Privately yours...(you bet I'm chicken!)

Calypso said...

We stopped buying those dvd's a couple of years ago.

Come on don't be chicken ;-)

Steve Cotton said...

Min -- To get the low-down on piracy? Why, thank you.

Felipe -- It is possible to buy things not made in China. Mexico's dislike of Chinese imports helps a bit in that regard here.

Babs -- I am not an expert on this, but Doug claims most shrimp boats literally destroy the ocean bottom when harvesting shrimp. I don't know. I generally avoid anything that has spent time in water -- with the exception of hot tub devotees.

1st Mate -- I thought the narco-DVD connection was well-known. Of course, not all of them are, but they don't come with narco-free labels, either. Like those dolphin-free stickers on tuna cans.

Francisco -- And here I was thinking expatriates were our biggest export.

Jackie -- I agree with you. The fact that pirated DVDs are simply theft is good enough for me to avoid buying them.

Calypso -- And a good move it was.

Anonymous - It can be done. Now that I have met him, I am a bit more aware of what I buy. I noticed in Office Max the other day that their in-house index cards are made in China, but there are other cards made in Mexico. I bought the Mexico cards -- even though they were a bit more expensive.

Anonymous II -- I didn't think this was news. But I guess it is.

Anonymous said...

yes, it is news steve-thanks for telling us. and to anon, just because we didn't know this bit of info does not mean we live under a rock. maybe some of us just don't watch enough t.v. to hear about such things.


Steve Cotton said...

Teresa -- Then, I am doubly glad I wrote the piece. I almost skipped it.

Anonymous said...

Not because of that,you speak with much of insight on the many subject and I like your writing.
you well come,hope to speak with you in person.may be some day....
mean time,Take good care of yourself,and do not forget to have fun!!! min,Va

Islagringo said...

Thank you for bringing this issue to light. From the comments, I am shocked that so many people did not know the connection. The Zetas have just recently taken over the CD and DVD business in Cancun. The vendors now have to pay the Zs 6 pesos for a sticker for each DVD before they are allowed to sell it. We have already noticed a reduction in the number of vendors on the streets.

Steve Cotton said...

Islagringo -- Like you, I was a bit surprised that the connection was not better known. I guess i is now.

Anonymous said...

Frankly, it's hard to imagine that there's all that much profit in pirated DVDs. At least in Mexico at Mexican street prices.

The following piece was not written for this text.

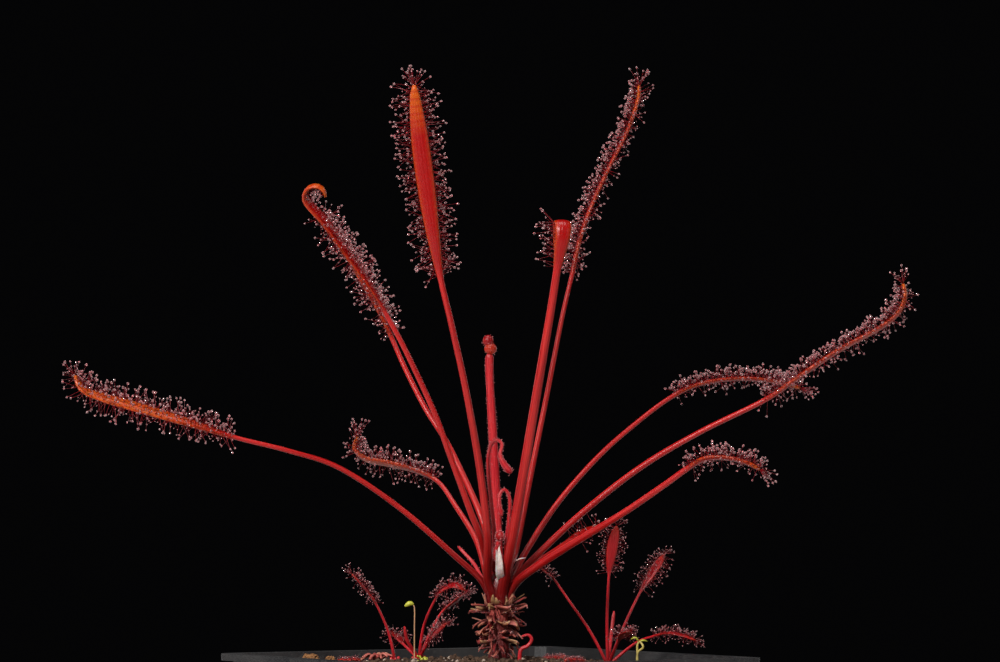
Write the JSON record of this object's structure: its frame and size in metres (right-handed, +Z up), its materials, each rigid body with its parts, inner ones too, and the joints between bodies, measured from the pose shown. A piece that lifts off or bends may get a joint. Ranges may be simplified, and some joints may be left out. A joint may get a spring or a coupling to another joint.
{
  "type": "sundew plant in a square nursery pot",
  "caption": "Red Cape sundew in a black 7 cm square pot, eleven long sticky leaves fanned out over a dry-skirted stem, with small seedlings round it.",
  "frame": {"origin": "middle of the pot's underside", "axes": "+Z up from the pot's base, +X along the fan of leaves to the right as pictured, +Y away from the picture's viewpoint"},
  "size_m": [0.1483, 0.094, 0.1713],
  "materials": {
    "black_plastic": "satin, a little dusty at the lip",
    "soil": null,
    "leaf_red": null,
    "young_red": "paler pink-red young leaf; leather stands in",
    "dry_leaf": "dry, crumpled, pale brown old leaf bases",
    "papery_scale": "thin pale papery scale",
    "lime_green": "yellow-green sprout; leather stands in",
    "bark": "rough brown bark"
  },
  "bodies": {
    "root": {"bark_chip_left": "bark", "bark_chip_right": "bark", "bark_chip_small": "bark", "basal_hook": "leaf_red", "crown": "leaf_red", "leaf_bud": "young_red", "leaf_centre": "young_red", "leaf_crook": "young_red", "leaf_far_left": "leaf_red", "leaf_folded": "leaf_red", "leaf_hairpin": "young_red", "leaf_left_behind": "leaf_red", "leaf_left_hooked": "leaf_red", "leaf_left_tall": "leaf_red", "leaf_right_long": "leaf_red", "leaf_right_low": "leaf_red", "leaf_right_small": "leaf_red", "leaf_right_upper": "leaf_red", "leaf_stub": "young_red", "leaf_upright_left": "leaf_red", "leaf_upright_right": "leaf_red", "moss_capsule": "lime_green", "old_rosette_left": "dry_leaf", "plantlet_left": "leaf_red", "plantlet_left_edge": "leaf_red", "plantlet_right": "leaf_red", "pot": "black_plastic", "rosette_far_left": "leaf_red", "rosette_front": "leaf_red", "rosette_right": "leaf_red", "seedling": "lime_green", "soil": "soil", "stem": "dry_leaf", "stipule": "papery_scale"}
  },
  "joints": []
}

In Mexico City they seem to run about 20 pesos, maybe a bit more. Given the cost of the disc, the wrapper, box, and commission to the 14-year old selling them, La Familia is going to have to sell a whole lot of DVDs to equal the profit in one pound of marijuana shipped to your favorite NOB city.

Perhaps this is more their idea of a public service.

Certainly most Mexicans can't afford to pay what Hollywood wants to charge.

I personally don't buy pirated DVDs, download tunes, or otherwise infringe copyright. But it's a mad, mad, mad world where a drug that costs $300 million to develop gets on average of 12 years of exclusivity, but Mick Jagger spends an afternoon in the studio gets 50 years of copyright, and then can renew for another 50 years.

And if you're Walt Disney & Co, you can get a special act of congress to pass a law giving you copyright on Micky Mouse & family in perpetuity.

Hollywood's just another form of cartel.

The difference? They film people being killed and then try to sell it as "entertainment."


Kim G
Boston, MA

Steve Cotton said...

Kim -- You banker types would never get involved in this trade, but it is entirely a volume business. Like the protection racket. Each merchant pays a little. Lots of merchants. Ah, lots of money.